● **Input**
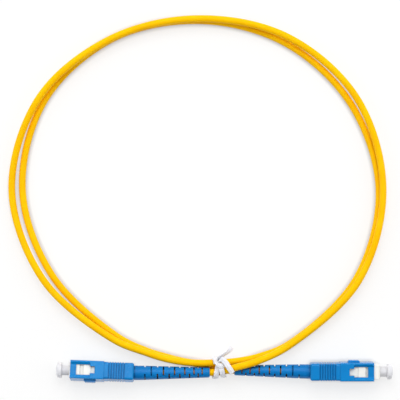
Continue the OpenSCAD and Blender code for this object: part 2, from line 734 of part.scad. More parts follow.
// A flat tail: short straight pieces between points.
module tie_tail(points) {
    for (i = [1 : len(points) - 1]) hull() for (p = [points[i - 1], points[i]])
        translate(p) scale([1, 1, 0.25]) sphere(d = tie_w, $fn = 12);
}

module bundle_tie() {
    color("#f2f4f8") union() {
        tie_turn(tie_x[0]);
        tie_turn(tie_x[1]);
        tie_tail(tie_knot);
        tie_tail(tie_tail_up);
        tie_tail(tie_tail_down);
    }
}

cable_jacket();
aramid_yarn();
optical_fibre();
bundle_tie();
place(left_place) translate([nose_out, 0, 0]) sleeve();  // left_sleeve
place(left_place) plug_frame();  // left_plug_frame
place(left_place) ferrule();  // left_ferrule
place(left_place) ferrule_flange();  // left_ferrule_flange
place(left_place) spring();  // left_spring
place(left_place) rear_body();  // left_rear_body
place(left_place) crimp_ring();  // left_crimp_ring
boot(left_place, 0);  // left_boot
place(left_place) dust_cap();  // left_dust_cap
place(right_place) translate([nose_out + sleeve_travel, 0, 0]) sleeve();  // right_sleeve
place(right_place) plug_frame();  // right_plug_frame
place(right_place) ferrule();  // right_ferrule
place(right_place) ferrule_flange();  // right_ferrule_flange
place(right_place) spring();  // right_spring
place(right_place) rear_body();  // right_rear_body
place(right_place) crimp_ring();  // right_crimp_ring
boot(right_place, right_boot_slip);  // right_boot
place(right_place) dust_cap();  // right_dust_cap

whole_line = centre_line(jacket_start);
echo(cable_length = line_length(whole_line), least_gap = least_gap(whole_line, jacket_d));
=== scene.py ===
# %% [markdown]
# # A fiber optic patch cord, laid in two turns and tied
#
# The cord is about one metre long from tip to tip: yellow cable, a blue push-pull plug with a
# slotted boot at each end, milky dust caps and a white twist tie. The plugs come from a CAD
# model, so their shapes are exact and only need finishes and soft edges. The cable and the tie
# are flexible, so they are modelled here.

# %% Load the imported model
import json
import math

import bmesh
import bpy
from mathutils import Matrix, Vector


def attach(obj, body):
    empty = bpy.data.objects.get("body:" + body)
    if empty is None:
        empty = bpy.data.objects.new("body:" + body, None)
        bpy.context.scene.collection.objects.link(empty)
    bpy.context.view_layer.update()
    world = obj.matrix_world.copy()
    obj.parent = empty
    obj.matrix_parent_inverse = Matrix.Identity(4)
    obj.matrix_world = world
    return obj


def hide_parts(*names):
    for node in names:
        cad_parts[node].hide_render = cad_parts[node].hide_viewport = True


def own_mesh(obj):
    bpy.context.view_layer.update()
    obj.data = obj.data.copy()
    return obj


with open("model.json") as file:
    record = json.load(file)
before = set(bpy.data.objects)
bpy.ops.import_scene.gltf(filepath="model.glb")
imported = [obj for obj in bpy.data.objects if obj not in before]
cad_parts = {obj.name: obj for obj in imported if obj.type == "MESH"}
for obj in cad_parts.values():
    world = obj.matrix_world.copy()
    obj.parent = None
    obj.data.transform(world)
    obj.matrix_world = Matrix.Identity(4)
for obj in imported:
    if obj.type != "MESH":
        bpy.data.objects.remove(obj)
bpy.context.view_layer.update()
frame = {"nodes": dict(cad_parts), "record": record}


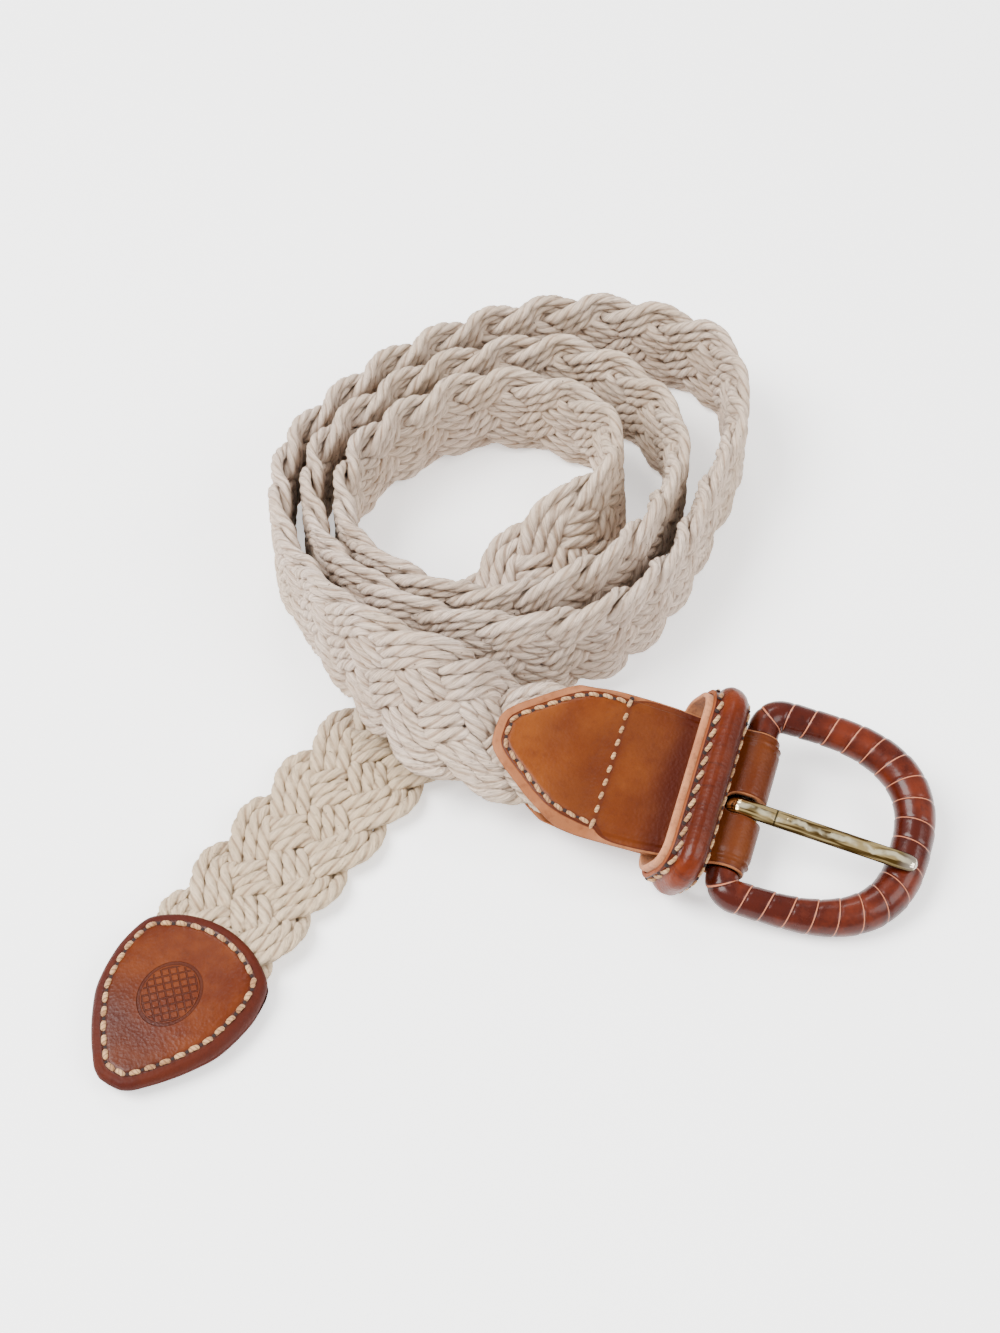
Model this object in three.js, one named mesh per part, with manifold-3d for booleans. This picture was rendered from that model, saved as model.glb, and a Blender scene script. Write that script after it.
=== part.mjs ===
// A plaited cotton belt with leather ends, lying on a table as it was put down: the tip end runs
// flat under a standing coil of two and a half turns, and the buckle end crosses over it.
// Millimetres, +Z up. The origin is under the middle of the whole belt, on the table.
import * as THREE from 'three';
import { mergeVertices } from 'three/addons/utils/BufferGeometryUtils.js';
import Module from 'manifold-3d';

const wasm = await Module();
wasm.setup();

// Plaited strap
const strapWidth = 35;
const strapThickness = 6.2;
const plaitPitch = 16.2; // one scallop of the edge
const scallopDepth = 1.3;
const stationsPerPitch = 4;
const sectionSides = 10;
const stepsPerRow = 40; // of the route, for measuring along it

// How the strap lies: everything is measured from the upright middle of the coil
const coilRadius = 40; // middle of the innermost turn
const turnGap = 2.3; // air between one turn and the next
const tailReach = 138.2; // to where the strap comes out of the leather tip
const tailHeading = 59; // degrees, the way the strap points there
const bandReach = 70.9; // to where the strap goes into the buckle leather
const bandHeading = -16.6;
const bandPitch = -2; // degrees, the buckle end runs slightly downhill
const crossingGap = 0.5; // air where the strap lies across itself

// Leather
const leather = 1.7;
const seat = 0.32; // gap between two pieces that touch
const tipLength = 47.4;
const tipWidth = 39;
const tipBury = 17; // strap inside the tip, from the middle of its curved edge
const tipFill = 2.5; // half the thickness of the plait where the tip is sewn over it
const chapeLeather = 2.1;
const chapeReach = 63.8; // from the bar to the point of the shield
const chapeWidth = 40.2;
const chapeBury = 25.6; // plait inside the shield, from its point
const foldSlack = 1.6; // play of the folded leather round the bar
const slotWidth = 5.8;
const slotReach = 4.6; // from the bar back towards the keeper
const slotOffset = -1.9;

// Keeper, a band of leather round the folded strap with a padded cover
const keeperDistance = 12.6; // behind the bar
const keeperTilt = 21; // degrees, leaning towards the buckle
const keeperBand = 10.2;
const keeperLeather = 1.3;
const keeperInnerWidth = 45;
const keeperAbove = 8.45;
const keeperBelow = 5.55;
const keeperCorner = 4.6;
const coverEdge = 1.1;
const coverPadding = 2.6;

// Buckle: a wrapped D-shaped frame, its plain bar, and the prong
const barRadius = 2.1;
const socketDepth = 2;
const frameReach = 42.6; // from the bar to the middle of the far side
const frameHalfWidth = 24.9; // to the middle of each arm
const frameShoulder = 11; // from the bar to where the bow starts
const frameSquareness = 2.6;
const frameCorner = 4.6;
const frameOffset = 1.2; // the frame sits a little towards the upper edge
const frameDroop = 2.7; // degrees that the frame hangs below the strap's plane
const armRadius = 4.1;
const bowRadius = 5.1;
const barClearance = 0.35;
const prongWidth = 4.6;
const prongThickness = 2.3;
const prongLength = 44.6; // from the bar
const prongSkew = -3.6; // degrees, seen from above

const rad = THREE.MathUtils.degToRad;
const lerp = THREE.MathUtils.lerp;
const vec = (x, y, z) => new THREE.Vector3(x, y, z);

const finish = (color, roughness, metalness = 0) => new THREE.MeshStandardMaterial({ color, roughness, metalness });
const cotton = finish(0xded0be, 0.9);
const tan = finish(0xa85a28, 0.5);
const brown = finish(0x84381c, 0.45);
const rawEdge = finish(0xbe8258, 0.8);
const wrapLeather = finish(0x6e2814, 0.4);
const brass = finish(0xb59a64, 0.25, 1);
const steel = finish(0x9a938a, 0.35, 1);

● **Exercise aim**
Repeat word for word the lines from the line with "cable_jacket();" to the line with "cad_parts[node].hide_render = cad_parts[node].hide_viewport", both lines included.

● **Answer to this problem**
cable_jacket();
aramid_yarn();
optical_fibre();
bundle_tie();
place(left_place) translate([nose_out, 0, 0]) sleeve();  // left_sleeve
place(left_place) plug_frame();  // left_plug_frame
place(left_place) ferrule();  // left_ferrule
place(left_place) ferrule_flange();  // left_ferrule_flange
place(left_place) spring();  // left_spring
place(left_place) rear_body();  // left_rear_body
place(left_place) crimp_ring();  // left_crimp_ring
boot(left_place, 0);  // left_boot
place(left_place) dust_cap();  // left_dust_cap
place(right_place) translate([nose_out + sleeve_travel, 0, 0]) sleeve();  // right_sleeve
place(right_place) plug_frame();  // right_plug_frame
place(right_place) ferrule();  // right_ferrule
place(right_place) ferrule_flange();  // right_ferrule_flange
place(right_place) spring();  // right_spring
place(right_place) rear_body();  // right_rear_body
place(right_place) crimp_ring();  // right_crimp_ring
boot(right_place, right_boot_slip);  // right_boot
place(right_place) dust_cap();  // right_dust_cap

whole_line = centre_line(jacket_start);
echo(cable_length = line_length(whole_line), least_gap = least_gap(whole_line, jacket_d));
=== scene.py ===
# %% [markdown]
# # A fiber optic patch cord, laid in two turns and tied
#
# The cord is about one metre long from tip to tip: yellow cable, a blue push-pull plug with a
# slotted boot at each end, milky dust caps and a white twist tie. The plugs come from a CAD
# model, so their shapes are exact and only need finishes and soft edges. The cable and the tie
# are flexible, so they are modelled here.

# %% Load the imported model
import json
import math

import bmesh
import bpy
from mathutils import Matrix, Vector


def attach(obj, body):
    empty = bpy.data.objects.get("body:" + body)
    if empty is None:
        empty = bpy.data.objects.new("body:" + body, None)
        bpy.context.scene.collection.objects.link(empty)
    bpy.context.view_layer.update()
    world = obj.matrix_world.copy()
    obj.parent = empty
    obj.matrix_parent_inverse = Matrix.Identity(4)
    obj.matrix_world = world
    return obj


def hide_parts(*names):
    for node in names:
        cad_parts[node].hide_render = cad_parts[node].hide_viewport = True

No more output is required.